Examples: Wheel rolling on a surface cam and follower pair, tooth gears, ball and roller bearings, etc.
ii) Kinematic pairs according to nature of mechanical constraint.
a) Closed pair: When the elements of a pair are held together mechanically, it is known as a closed pair. The contact between the two can only be broken only by the destruction of at least one of the members. All the lower pairs and some of the higher pairs are closed pairs.
b) Unclosed pair: When two links of a pair are in contact either due to force of gravity or some spring action, they constitute an unclosed pair. In this the links are not held together mechanically. Ex.: Cam and follower pair.
iii) Kinematic pairs according to nature of relative motion.
a) Sliding pair: If two links have a sliding motion relative to each other, they form a sliding pair. A rectangular rod in a rectangular hole in a prism is an example of a sliding pair.
b) Turning Pair: When on link has a turning or revolving motion relative to the other, they constitute a turning pair or revolving pair.
c) Rolling pair: When the links of a pair have a rolling motion relative to each other, they form a rolling pair. A rolling wheel on a flat surface, ball ad roller bearings, etc. are some of the examples for a Rolling pair.

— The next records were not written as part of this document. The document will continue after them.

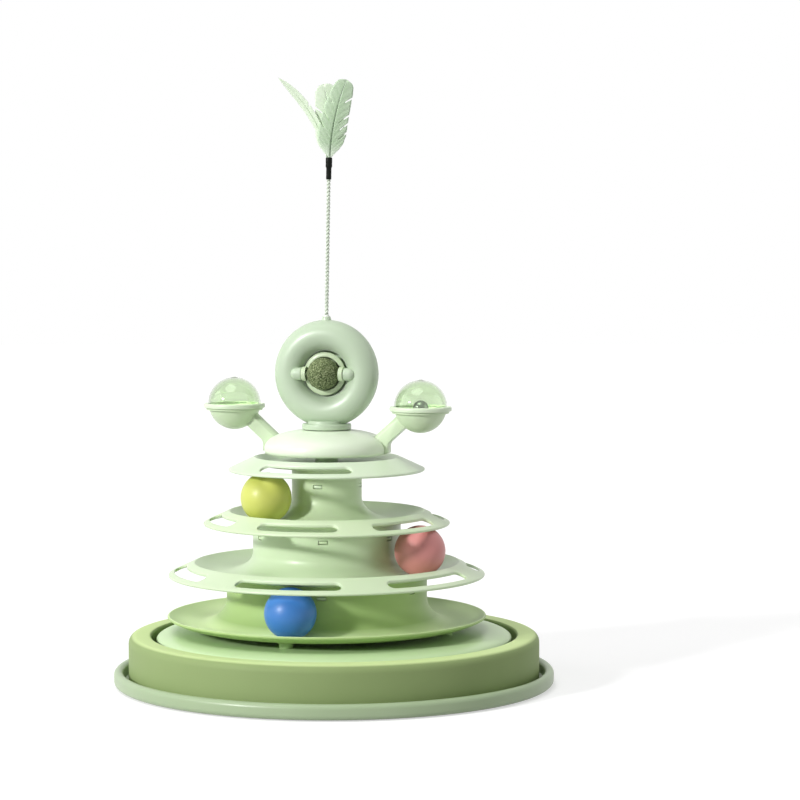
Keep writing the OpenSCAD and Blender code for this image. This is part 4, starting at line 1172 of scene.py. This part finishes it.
def arm_prism(more=0, bevel=0):
    """The bar of an arm as (vertices, faces), larger all round, or with its edges bevelled."""
    outline = arm_outline(more)
    count = len(outline)
    depth = ARM_W / 2 + more
    bm = bmesh.new()
    rows = [[bm.verts.new((r, y, z)) for r, z in outline] for y in (-depth, depth)]
    bm.faces.new(rows[0])
    bm.faces.new(rows[1][::-1])
    for k in range(count):
        m = (k + 1) % count
        bm.faces.new((rows[0][k], rows[1][k], rows[1][m], rows[0][m]))
    bmesh.ops.recalc_face_normals(bm, faces=bm.faces)
    if bevel:
        upper = []
        for row in rows:
            upper += [e for e in bm.edges if e.verts[0] in row[-3:] and e.verts[1] in row[-3:]]
        bmesh.ops.bevel(bm, geom=upper, offset=bevel, segments=1, affect="EDGES")
        corners = [e for e in bm.edges if len(e.link_faces) == 2 and e.calc_face_angle() > 0.45]
        bmesh.ops.bevel(bm, geom=corners, offset=ARM_EDGE, segments=2, profile=0.5, affect="EDGES")
    return part_of(bm)


class TOWER_OT_arms(bpy.types.Operator):
    """Builds both arms with their bowls, and the floors that lie in the bowls"""

    bl_idname = "tower.arms"
    bl_label = "Arms and bowls"

    def execute(self, context):
        choices = context.scene.tower_head
        plastic = moulded_abs("moulded ABS, mint, arms", hex_of(choices.cup_color), "#C8DBB5")
        light = moulded_abs("moulded ABS, mint, cup floors", "#DDF0CC", "#D2E8BF")
        bar = arm_prism(bevel=choices.arm_bevel / MM)
        seat_r = CUP_RING_R - 1.8
        seat_z = BOWL_EDGE_Z + 1.8
        hollow = sphere_arc(CUP_R - 1.1, -90, -15.2) + [(seat_r, BOWL_EDGE_Z), (seat_r, 12), (0, 12)]
        bowl = sphere_arc(CUP_R, -90, math.degrees(math.asin(BOWL_EDGE_Z / CUP_R)))
        edge = [(CUP_RING_R - 2.6, BOWL_EDGE_Z), (seat_r, BOWL_EDGE_Z, 0.5), (seat_r, seat_z, 0.3)]
        bowl += rounded(edge, 3)[:-1]
        bowl += [(CUP_RING_R - 2, seat_z), (CUP_RING_R - 2, BOWL_TOP_Z)]
        bowl += [(BOWL_IN_R, BOWL_TOP_Z), (CUP_R - 2.3, BOWL_EDGE_Z)]
        bowl += sphere_arc(BOWL_IN_R, math.degrees(math.asin(BOWL_EDGE_Z / BOWL_IN_R)), -90)
        low_z = CUP_FLOOR_Z - CUP_FLOOR_T
        top_r = math.sqrt(BOWL_IN_R**2 - CUP_FLOOR_Z**2) - 0.05
        low_r = math.sqrt(BOWL_IN_R**2 - low_z**2) - 0.05
        disc = rounded([(0, low_z), (low_r, low_z), (top_r, CUP_FLOOR_Z, 0.4), (0, CUP_FLOOR_Z)], 3)
        for side, turn in SIDES.items():
            place = cup_place(side)
            arm = new_object("arm_" + side, bar, HEAD_PLACE @ turn, 30)
            cut_with(arm, new_object("hollow", lathe(hollow, 96), place), sharp_angle=30)
            cut_with(arm, new_object("bowl", lathe(bowl, 144), place), "UNION", 30)
            dress(arm, plastic, "head_plastic", "head", "arm_" + side)
            name = "cup_floor_" + side
            add_piece(name, lathe(disc, 96), place, light, "cup_floor_plastic", "head", name)
        return {"FINISHED"}


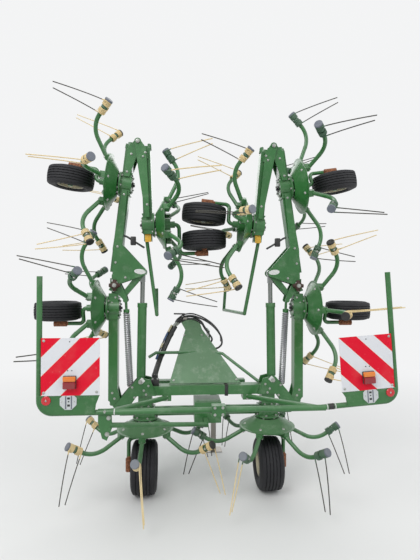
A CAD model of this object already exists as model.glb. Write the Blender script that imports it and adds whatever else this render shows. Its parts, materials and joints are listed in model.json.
"""Looks of a mounted hay tedder that stands with its wings folded up for the road.

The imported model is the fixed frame. This script gives every carried-over node its finish and
adds what is too fine for it: tyre tread, wound tines and springs, bolts, hoses, lamps and plates.
"""

from __future__ import annotations

import json
import logging
import math
from dataclasses import dataclass
from enum import Enum
from typing import Callable

import bmesh
import bpy
from mathutils import Matrix, Vector


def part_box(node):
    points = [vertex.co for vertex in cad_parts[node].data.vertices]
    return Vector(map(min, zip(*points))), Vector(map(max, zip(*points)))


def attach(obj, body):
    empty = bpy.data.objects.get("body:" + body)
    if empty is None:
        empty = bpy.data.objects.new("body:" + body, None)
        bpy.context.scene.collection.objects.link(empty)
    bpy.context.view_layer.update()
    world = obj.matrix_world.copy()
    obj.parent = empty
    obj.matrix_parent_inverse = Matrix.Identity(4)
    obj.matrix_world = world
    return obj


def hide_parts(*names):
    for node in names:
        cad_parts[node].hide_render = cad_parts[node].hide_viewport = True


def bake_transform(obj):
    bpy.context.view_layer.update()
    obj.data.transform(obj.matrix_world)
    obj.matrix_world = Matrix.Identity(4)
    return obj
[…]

d) Screw pair (Helical Pair): if two mating links have a turning as well as sliding motion between them, they form a screw pair. This is achieved by cutting matching threads on the two links.
The lead screw and the nut of a lathe is a screw Pair
e) Spherical pair: When one link in the form of a sphere turns inside a fixed link, it is a spherical pair. The ball and socket joint is a spherical pair.